**DATASET EXTRACT:**
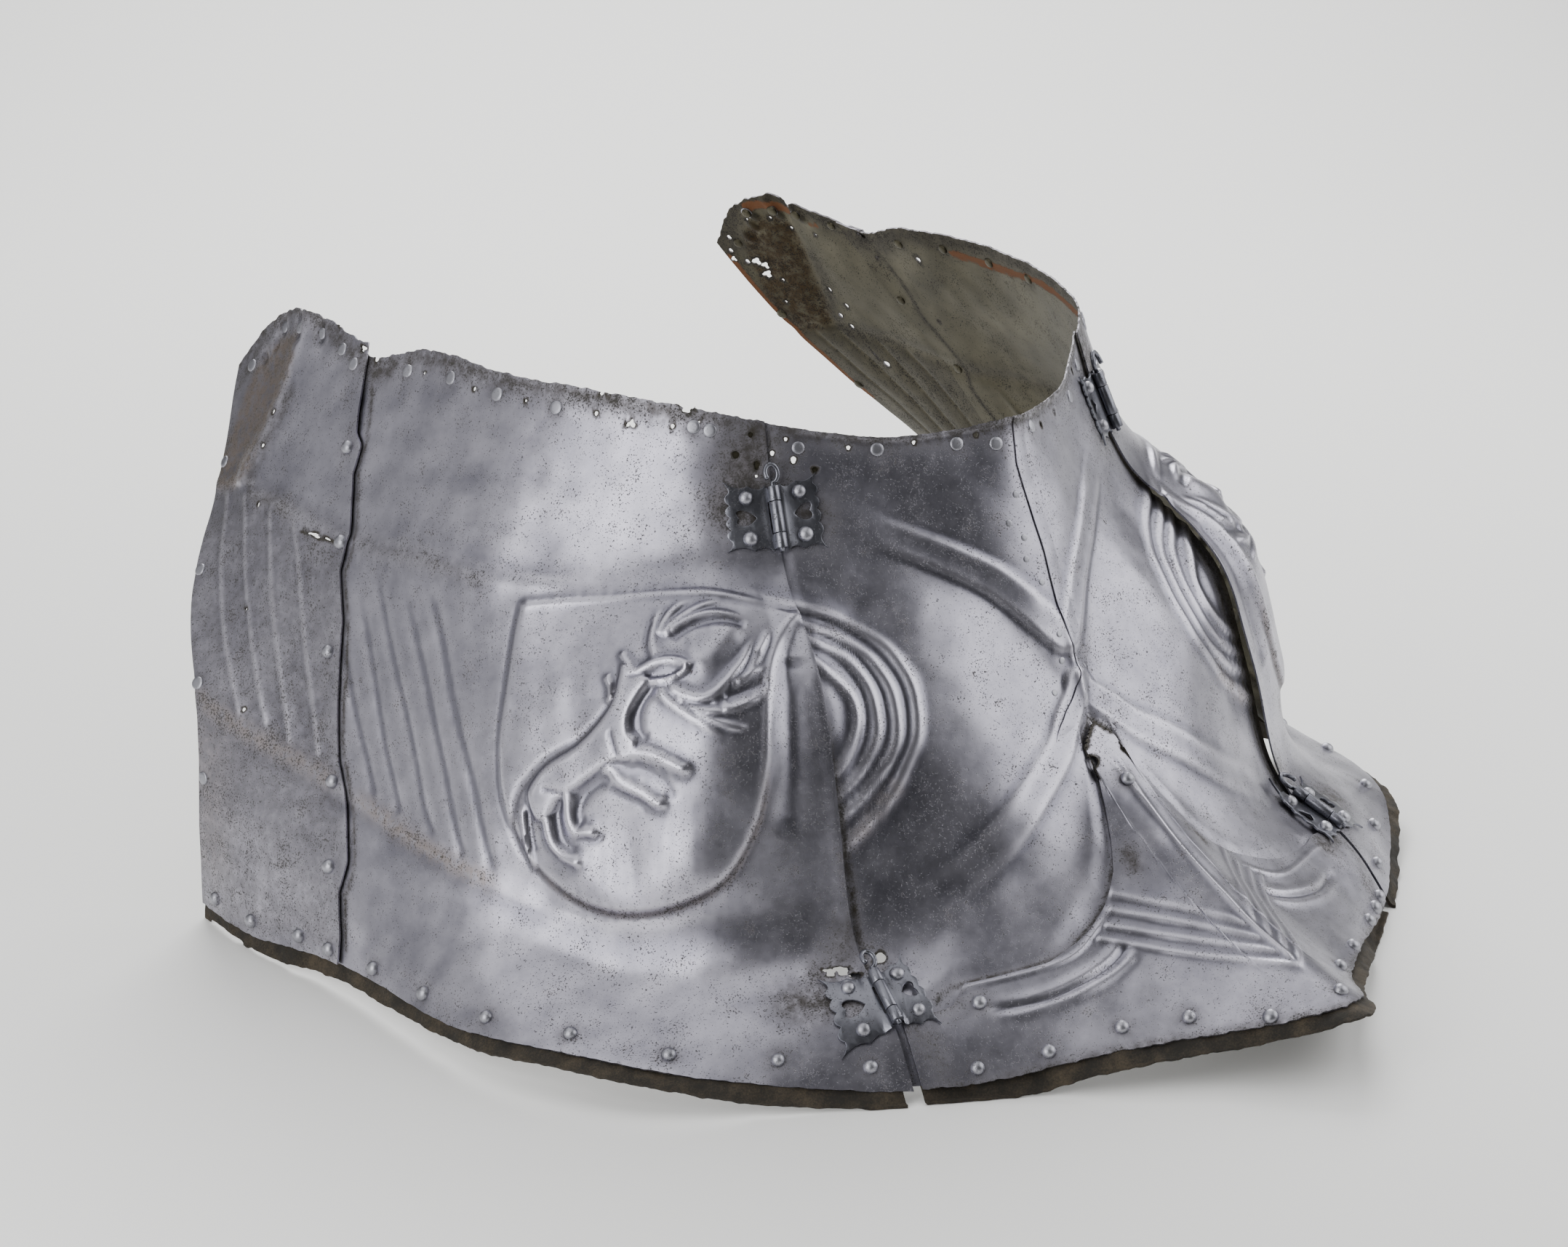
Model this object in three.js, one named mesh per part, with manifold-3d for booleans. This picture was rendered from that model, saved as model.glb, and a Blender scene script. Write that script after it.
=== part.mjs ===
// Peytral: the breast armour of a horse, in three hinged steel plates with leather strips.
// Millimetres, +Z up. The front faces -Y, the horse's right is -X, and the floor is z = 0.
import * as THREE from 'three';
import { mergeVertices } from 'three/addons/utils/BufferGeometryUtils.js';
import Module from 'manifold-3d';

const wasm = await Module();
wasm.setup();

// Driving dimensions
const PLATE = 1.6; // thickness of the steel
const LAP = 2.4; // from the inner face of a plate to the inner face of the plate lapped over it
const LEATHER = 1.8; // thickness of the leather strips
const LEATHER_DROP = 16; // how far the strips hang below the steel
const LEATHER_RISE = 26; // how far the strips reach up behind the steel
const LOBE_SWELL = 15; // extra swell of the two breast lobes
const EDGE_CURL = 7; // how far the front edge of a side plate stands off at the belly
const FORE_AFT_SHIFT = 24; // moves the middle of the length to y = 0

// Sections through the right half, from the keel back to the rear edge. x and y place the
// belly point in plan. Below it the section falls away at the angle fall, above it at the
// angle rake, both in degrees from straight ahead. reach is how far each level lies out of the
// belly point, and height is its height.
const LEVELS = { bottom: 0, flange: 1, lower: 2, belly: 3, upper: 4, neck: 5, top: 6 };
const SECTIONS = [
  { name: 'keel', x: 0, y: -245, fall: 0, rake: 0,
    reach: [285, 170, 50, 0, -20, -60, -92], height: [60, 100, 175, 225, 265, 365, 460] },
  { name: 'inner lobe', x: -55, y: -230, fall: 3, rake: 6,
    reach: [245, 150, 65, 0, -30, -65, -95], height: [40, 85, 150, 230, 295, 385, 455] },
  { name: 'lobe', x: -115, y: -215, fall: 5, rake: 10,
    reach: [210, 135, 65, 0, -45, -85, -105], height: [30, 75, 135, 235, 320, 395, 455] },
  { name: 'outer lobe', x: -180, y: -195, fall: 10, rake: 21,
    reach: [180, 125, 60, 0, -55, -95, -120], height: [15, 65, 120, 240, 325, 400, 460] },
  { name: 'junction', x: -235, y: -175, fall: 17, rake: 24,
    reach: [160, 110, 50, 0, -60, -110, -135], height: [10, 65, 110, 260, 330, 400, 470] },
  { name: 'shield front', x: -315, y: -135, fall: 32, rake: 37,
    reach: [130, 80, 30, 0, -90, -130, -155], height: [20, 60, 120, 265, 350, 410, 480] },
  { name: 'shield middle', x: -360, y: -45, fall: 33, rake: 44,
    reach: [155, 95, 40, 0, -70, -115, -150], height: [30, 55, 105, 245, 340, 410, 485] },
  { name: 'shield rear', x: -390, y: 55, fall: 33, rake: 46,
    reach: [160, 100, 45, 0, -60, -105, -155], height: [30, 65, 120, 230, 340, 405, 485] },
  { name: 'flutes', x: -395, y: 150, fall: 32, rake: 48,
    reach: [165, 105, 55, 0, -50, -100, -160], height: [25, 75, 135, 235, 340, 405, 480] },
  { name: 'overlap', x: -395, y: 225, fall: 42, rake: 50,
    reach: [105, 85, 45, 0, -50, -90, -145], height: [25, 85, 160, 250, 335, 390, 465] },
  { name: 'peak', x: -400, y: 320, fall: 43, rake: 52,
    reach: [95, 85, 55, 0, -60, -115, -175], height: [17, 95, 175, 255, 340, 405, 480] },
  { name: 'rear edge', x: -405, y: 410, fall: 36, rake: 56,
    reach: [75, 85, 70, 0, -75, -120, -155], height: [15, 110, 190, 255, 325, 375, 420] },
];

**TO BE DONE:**
Print the material above verbatim, first line through the line containing "const FORE_AFT_SHIFT = 24;", both included.

**EXERCISE ANSWER:**
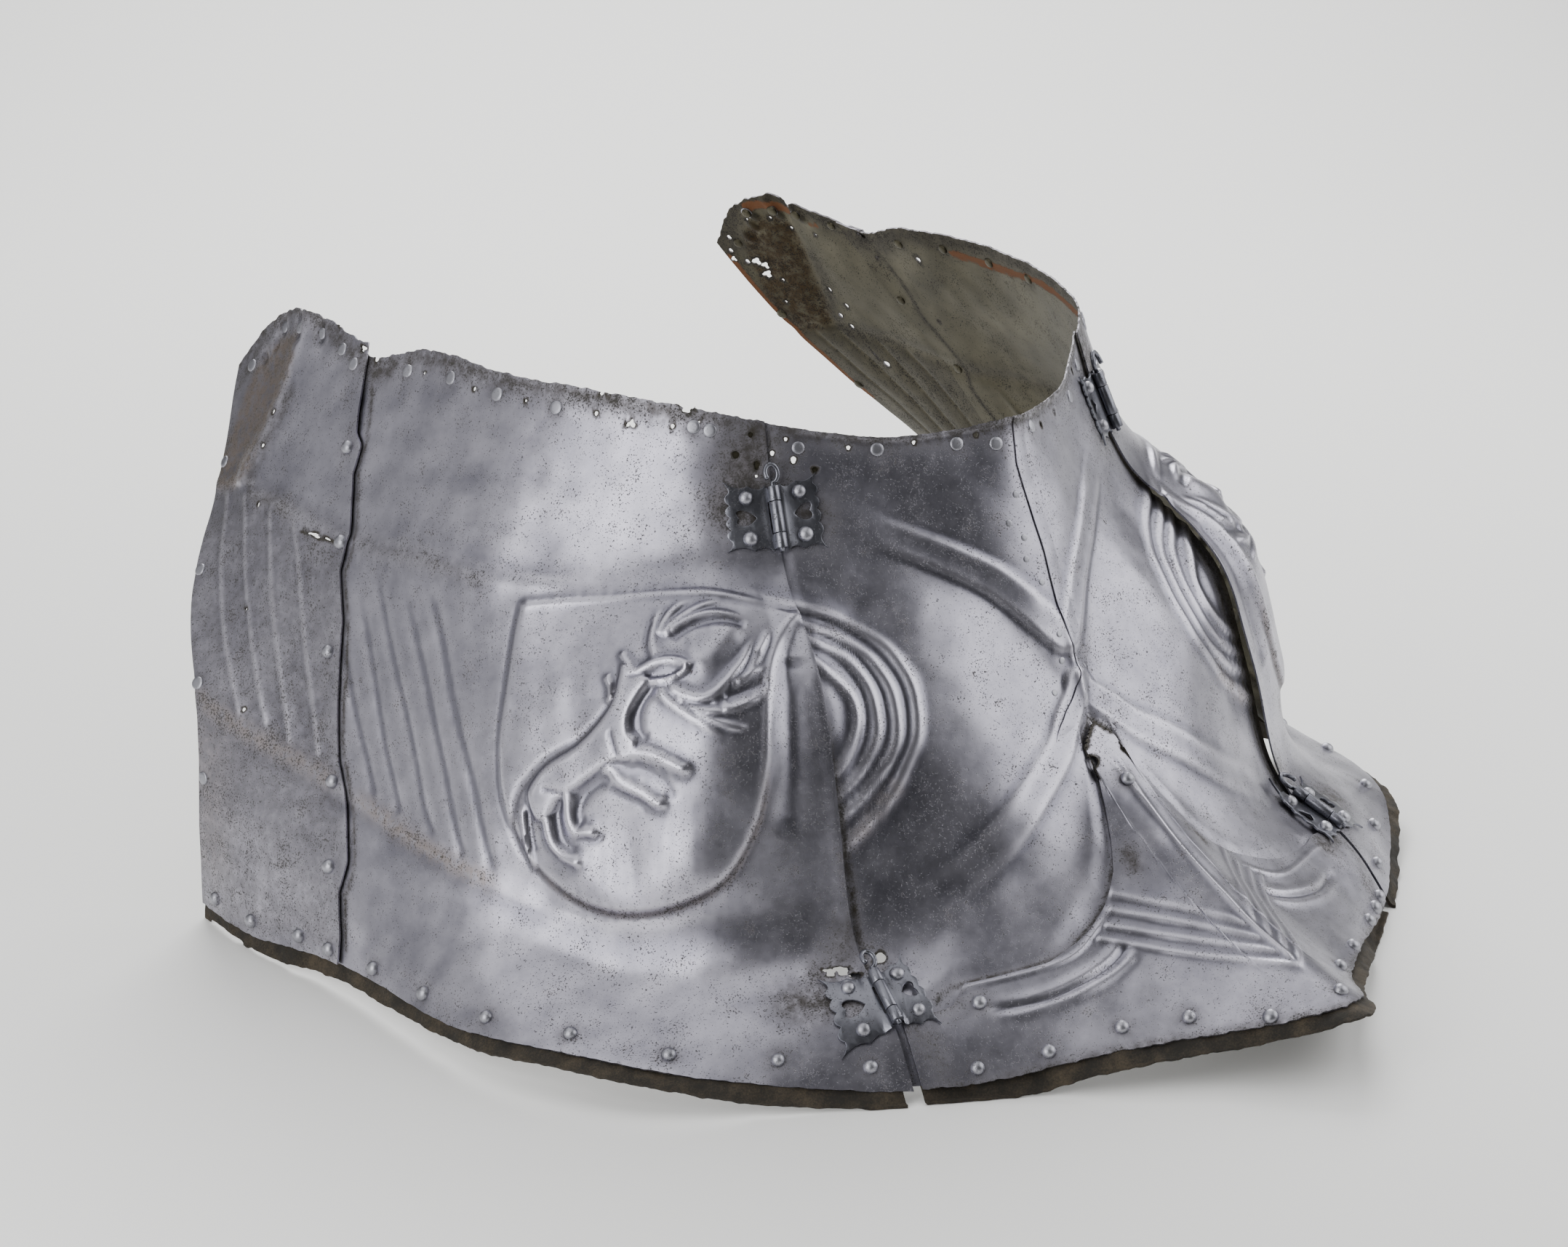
Model this object in three.js, one named mesh per part, with manifold-3d for booleans. This picture was rendered from that model, saved as model.glb, and a Blender scene script. Write that script after it.
=== part.mjs ===
// Peytral: the breast armour of a horse, in three hinged steel plates with leather strips.
// Millimetres, +Z up. The front faces -Y, the horse's right is -X, and the floor is z = 0.
import * as THREE from 'three';
import { mergeVertices } from 'three/addons/utils/BufferGeometryUtils.js';
import Module from 'manifold-3d';

const wasm = await Module();
wasm.setup();

// Driving dimensions
const PLATE = 1.6; // thickness of the steel
const LAP = 2.4; // from the inner face of a plate to the inner face of the plate lapped over it
const LEATHER = 1.8; // thickness of the leather strips
const LEATHER_DROP = 16; // how far the strips hang below the steel
const LEATHER_RISE = 26; // how far the strips reach up behind the steel
const LOBE_SWELL = 15; // extra swell of the two breast lobes
const EDGE_CURL = 7; // how far the front edge of a side plate stands off at the belly
const FORE_AFT_SHIFT = 24; // moves the middle of the length to y = 0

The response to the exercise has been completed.